Tanıtımda ortak dil kullanmanın önemi de bu noktada ortaya çıkıyor, değil mi?
100 tane farklı taş atılıyor ama bunların hepsinin rengi farklı. Dolayısıyla kişi taş geldiğini görüyor ama rengini ayırt edemiyor. Biz, bir markanın çerçevesini çiziyoruz. Örneğin Turkey değil Türkiye artık. Go Turkey de artık Go Türkiye oldu.
Siteyi de daha dinamik hale getirmişsiniz...
Teknolojimiz ziyaretçiyi tanıyıp ilgisini öngörebiliyor. Ülke bazında ayrıştırıyor. Bu bizim dijital stratejimizin temeli. 80’e yakın ülkede dijital tanıtım yapıyoruz. Her ülkeye aynı şeyi söyleme imkânı yok. Bu noktada dijitaldeki içerik de kişiye göre sürekli değişiyor, her ziyaret ettiğinde farklı bir şey yakalıyor.
Turist, Go Türkiye’ye girdi ve onu tavladık. Buraya geldikten sonra günümüz trendlerine dair ona neler sunacağız?
Farklı rotalar oluşturuyoruz. Bu rotalar 5 duyuya hitap edecek şekilde hazırlanıyor. Ayrıca ne için gelirsen gel sosyal medyaya fotoğraf koymak bir tutku. 7 bin 100 tane nokta belirledik. Turist her ilde, orada en güzel fotoğrafı nereden çekeceğini bilecek.
GÜVENLİ TURİZM SERTİFİKASININ DÜNYADA BENZERİ YOK
Bu yılki turist hedeflerinin geçen yılın üzerinde olduğu açıklandı. Seyahat tedirginliği için önleminiz ne olacak?

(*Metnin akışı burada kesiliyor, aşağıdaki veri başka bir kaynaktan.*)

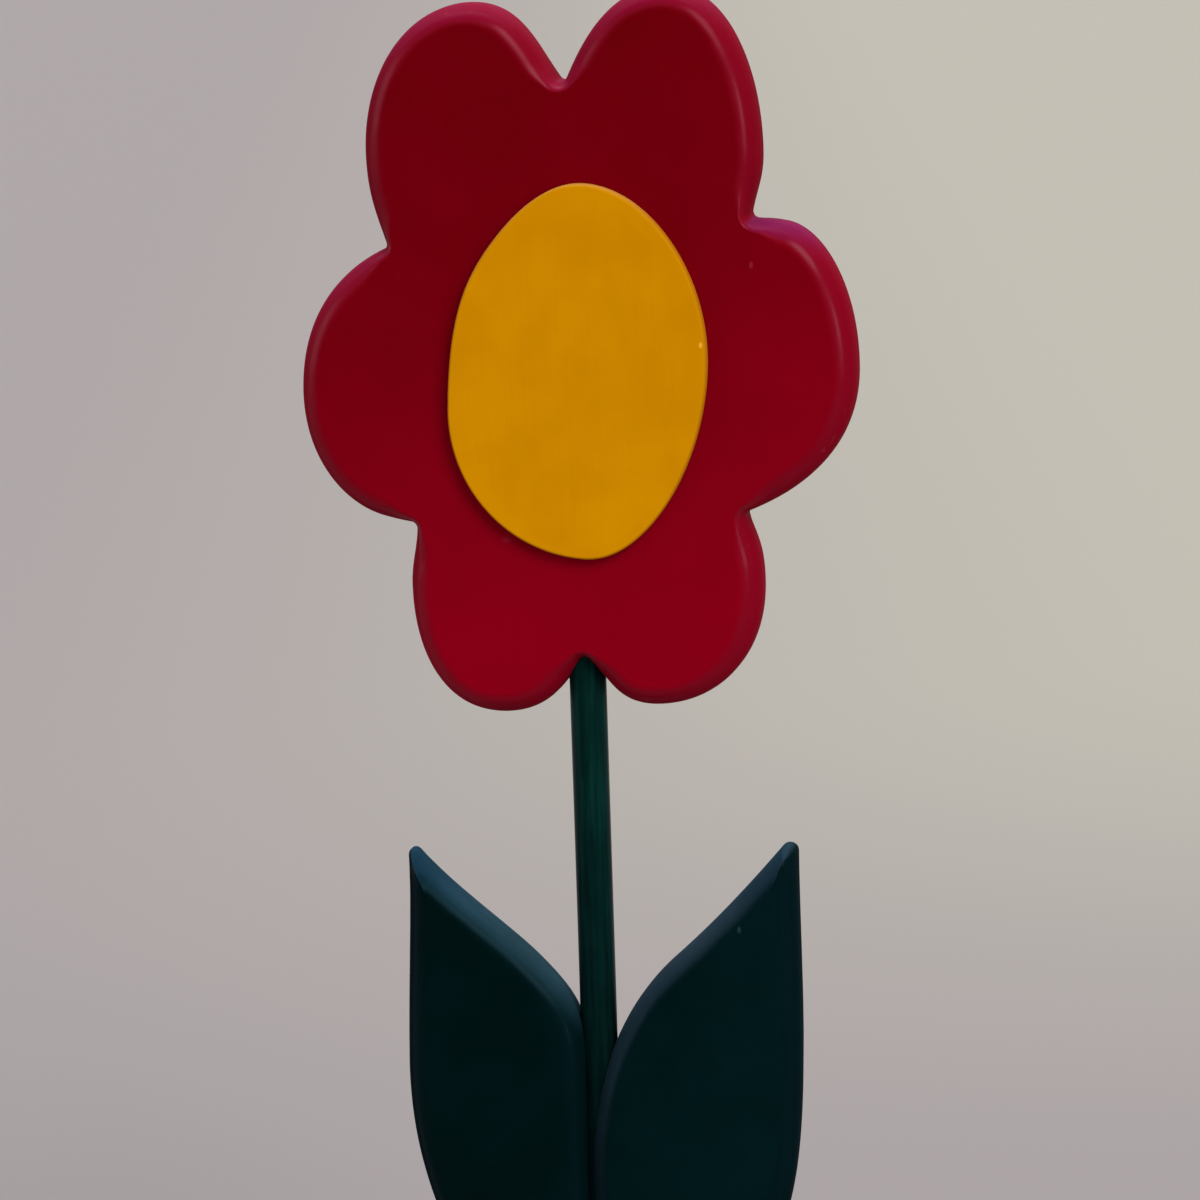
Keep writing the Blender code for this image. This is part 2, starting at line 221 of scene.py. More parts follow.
CENTRE_OUTLINE: Outline = (
    Knot(0.0036, 0.0413, 176, 0.014, 0.008),
    Knot(-0.0173, 0.0277, 233, 0.009, 0.009),
    Knot(-0.0272, -0.0071, 268, 0.019, 0.017),
    Knot(0.0019, -0.0400, 356, 0.017, 0.014),
    Knot(0.0297, 0.0039, 90, 0.022, 0.019),
)

# The leaves are drawn a little way below the foot's top, where the saw levels them
LEAF_TRIM = 0.004
LEFT_EDGE = -0.0029
LEFT_TIP = Corner(-0.0406, 0.1118, 128, 273, 0.010, 0.010, 0.0006)
LEFT_LEAF_OUTLINE: Outline = (
    Corner(LEFT_EDGE, -LEAF_TRIM, 0, 90, 0.002, 0.020, NOTCH_RADIUS),
    Knot(LEFT_EDGE, 0.0626, 90, 0.020, 0.010),
    Knot(-0.0133, 0.0861, 134, 0.013, 0.009),
    LEFT_TIP,
    Knot(-0.0419, 0.0638, 269, 0.016, 0.022),
    Knot(-0.0170, 0.0, 316, 0.026, 0.001),
    Corner(-0.0128, -LEAF_TRIM, 316, 360, 0.001, 0.002, NOTCH_RADIUS),
)

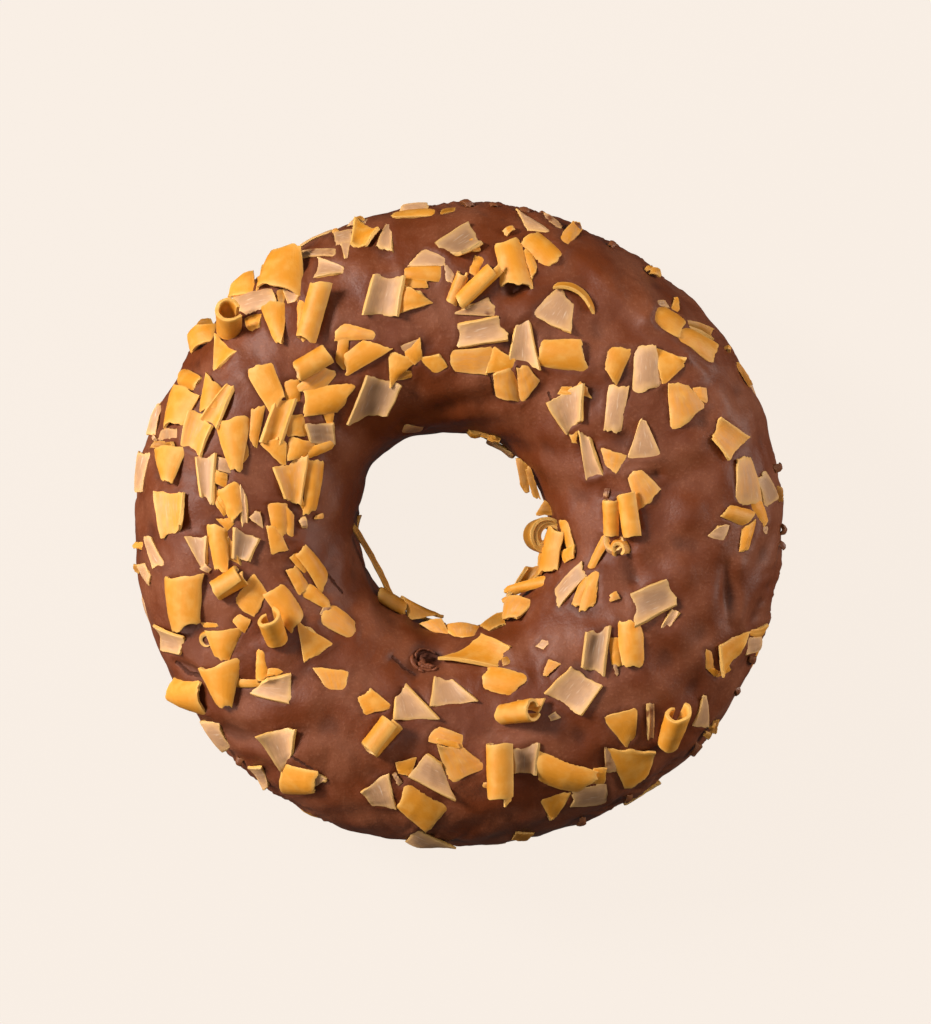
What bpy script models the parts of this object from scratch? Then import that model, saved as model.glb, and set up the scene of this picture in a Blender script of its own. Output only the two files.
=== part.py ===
"""Chocolate-coated ring doughnut strewn with curls of orange chocolate.

A ring of fried dough stands on its flat underside. A skin of set chocolate runs over its
crown, down its outer side and down its hole, to an uneven hem just above the floor. The
larger curls lie partly sunk in the skin and are one solid with it.

Metres, +Z up. The origin is on the floor under the middle of the ring.
"""
import math

import bmesh
import bpy
import numpy as np
from mathutils import Vector

MM = 0.001

# Ring: the outer circle is centred on the origin, the hole a little beside it
OUTER_RADIUS = 46.0 * MM
HOLE_RADIUS = 13.9 * MM
HOLE_X = -1.2 * MM
HOLE_Y = -0.3 * MM
EQUATOR = 15.0 * MM
CROWN = 15.0 * MM
KEEL = 19.5 * MM
ROUNDNESS = 0.9
RING_STEPS = 52

# Chocolate skin: its thickness, its gap to the dough and the angles of its two hems
SKIN = 1.5 * MM
GAP = 0.5 * MM
OUTER_HEM = math.radians(-33.0)
HOLE_HEM = math.radians(213.0)
HEM_WAVE = math.radians(3.5)
SKIN_STEPS = 14
DOUGH_STEPS = 16

# Low waves round the ring: waves per turn, height in millimetres, phase in degrees
WAVES = ((2, 0.25, 40), (3, 0.22, 205), (5, 0.18, 310), (9, 0.1, 75))

# Swellings and dents in millimetres: x, y, turn, length, width, height
RELIEF = (
    (27.0, 29.0, -46, 13.0, 2.6, 1.1), (33.5, 33.5, -46, 12.0, 4.0, -0.9),
    (31.0, 7.0, 20, 4.5, 3.5, -0.9), (28.3, 1.6, 70, 3.0, 2.2, -0.6),
    (25.7, -6.3, 40, 4.0, 2.4, -0.7), (38.0, -9.8, 90, 5.0, 1.3, -0.7),
    (-4.5, -18.6, 0, 2.6, 2.4, -0.6), (7.8, 33.6, 60, 2.0, 1.6, -0.8),
    (-17.5, -8.0, -50, 4.0, 2.0, -0.5), (-30.0, 22.0, 50, 9.0, 6.0, 0.6),
    (-24.0, -26.0, -40, 8.0, 6.0, 0.5), (14.0, -30.0, 10, 9.0, 6.0, 0.5),
    (33.0, -22.0, 60, 6.0, 5.0, -0.6), (-36.0, 0.0, 80, 9.0, 6.0, 0.5),
    (-2.0, 38.0, 5, 9.0, 5.0, 0.4), (35.0, 14.0, -60, 6.0, 4.0, 0.5),
)

# Curls: a sheet of chocolate bent across its length
SHEET = 0.7 * MM
ROLL_ARC = math.radians(290.0)
SHELL_ARC = math.radians(125.0)
TROUGH_ARC = math.radians(105.0)
TILE_ARC = math.radians(24.0)
BOW = 0.35 * MM
MOST_POINTED = 0.6
LEAN = 0.35
TILT = math.radians(7.0)
SUNK_LIMIT = 0.75 * MM
FLAT_REACH = 1.5 * MM
SIDE_SUNK = 0.55 * MM
SIDE_REACH = 0.7 * MM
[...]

Geliştirdiğimiz ‘Güvenli Turizm Sertifikası’ Türkiye’yi rakiplerine nazaran ön plana çıkarıyor. Bu sertifikayı yurtdışında taklit etmeye çalıştılar. Sertifikasyonumuzun temelinde dört kere denetlemeye dayalı bir altyapı var. PCR testi olmayan turistleri uçağa bindirmiyoruz. Buradan ülkelerine dönmeden önce kaldıkları otelde testlerini yaptırıp aynı gün sonuç alacakları bir sistem kurduk. Dönüşte de uçağa binmeden belgeni ibraz ediyorsun ve gidiyorsun. Gittiğin zaman da orada karantinaya takılmıyorsun. Bu sistemi bir ayda hayata geçirdik. Dünyada hiçbir ülke bunu yapamadı. O yüzden güvenli turizm denince adres Türkiye. Bu sertifika geçici değil kalıcı. Daha da genişletilecek. Zorunlu; sertifikası olmayan tesis faaliyet gösteremiyor.